= Money laundering in Canada =

Money laundering in Canada is a problem described by professionals in 2019 as a "national crisis," and which has attracted international attention. As of July 2022, a public inquiry is currently being held to gauge the extent of the problem.

== Economic impact ==
Canadian intelligence estimates that between $45 and $113 billion of funds are laundered annually.

=== Housing ===
Canadian housing is a frequently used tool for money laundering that often involves organized crime, according to Criminal Intelligence Service Canada, one of the country's intelligence agencies. Canada is uniquely targeted due to a lack of beneficial ownership, meaning the true owner of property is never collected by authorities.

=== Luxury vehicles ===
Canada's lack of vehicle purchasing regulations have made luxury passenger vehicles a common tool for money laundering.
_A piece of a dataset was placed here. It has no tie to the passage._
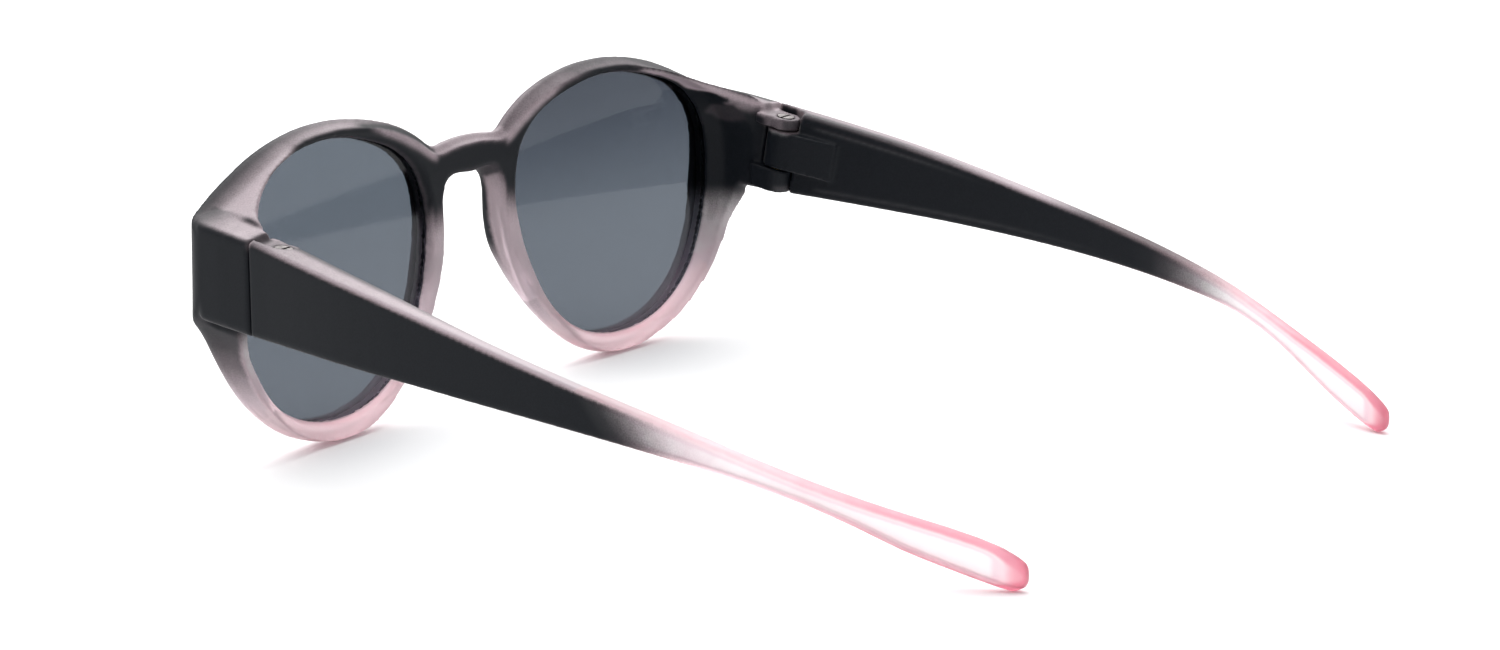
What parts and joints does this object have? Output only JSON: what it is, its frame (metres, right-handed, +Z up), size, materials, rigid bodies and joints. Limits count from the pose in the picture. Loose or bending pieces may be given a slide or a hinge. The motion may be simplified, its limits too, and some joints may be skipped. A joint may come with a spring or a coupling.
{
  "type": "fitover sunglasses",
  "caption": "Fitover sunglasses: round tinted lenses in a deep moulded front with a high nose arch, and long bowed arms that fold on screw hinges.",
  "frame": {"origin": "middle of the footprint of the open glasses, on the surface they stand on", "axes": "+X to the wearer's left, +Y backwards along the arms, +Z up"},
  "size_m": [0.1524, 0.1476, 0.0513],
  "materials": {
    "frame_plastic": "frosted pink translucent plastic, sprayed matte black with soft faded edges",
    "lens_tint": "smoke grey tint, polished, see-through",
    "screw_steel": "bright steel",
    "insert_brass": "turned brass"
  },
  "bodies": {
    "front": {"frame_front": "frame_plastic", "lens_left": "lens_tint", "lens_right": "lens_tint", "hinge_screw_left": "screw_steel", "hinge_screw_right": "screw_steel", "hinge_insert_left": "insert_brass", "hinge_insert_right": "insert_brass"},
    "arm_left": {"temple_left": "frame_plastic"},
    "arm_right": {"temple_right": "frame_plastic"}
  },
  "joints": [
    {"name": "hinge_left", "type": "hinge", "parent": "front", "child": "arm_left", "pos_m": [0.0685, -0.05319, 0.03215], "axis": [0, 0.1853, 0.9827], "range_deg": [0, 87]},
    {"name": "hinge_right", "type": "hinge", "parent": "front", "child": "arm_right", "pos_m": [-0.0685, -0.05319, 0.03215], "axis": [0, -0.1853, -0.9827], "range_deg": [0, 80]}
  ]
}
Luxury vehicles are purchased with illicit cash since payments are only regulated in some provinces, and then sold. The depreciation is a relatively small price to obtain clean money that can be deposited into a bank account with a clear source of funds.

== Snow washing ==
Snow washing is the process of routing illegal activity through Canada to capitalize on its reputation as a “boring” and safe place.

== The Vancouver Model ==
The Vancouver Model is the name anti-money laundering experts gave to a unique model observed in Vancouver, Canada. It involves taking illicit cash earned through crime to a casino (often a VIP room), and gambling some of the proceeds. The chips are then cashed out of the casino as clean cash. To further obfuscate the funds in a money laundering process known as layering, the funds are then used to buy assets such as real estate.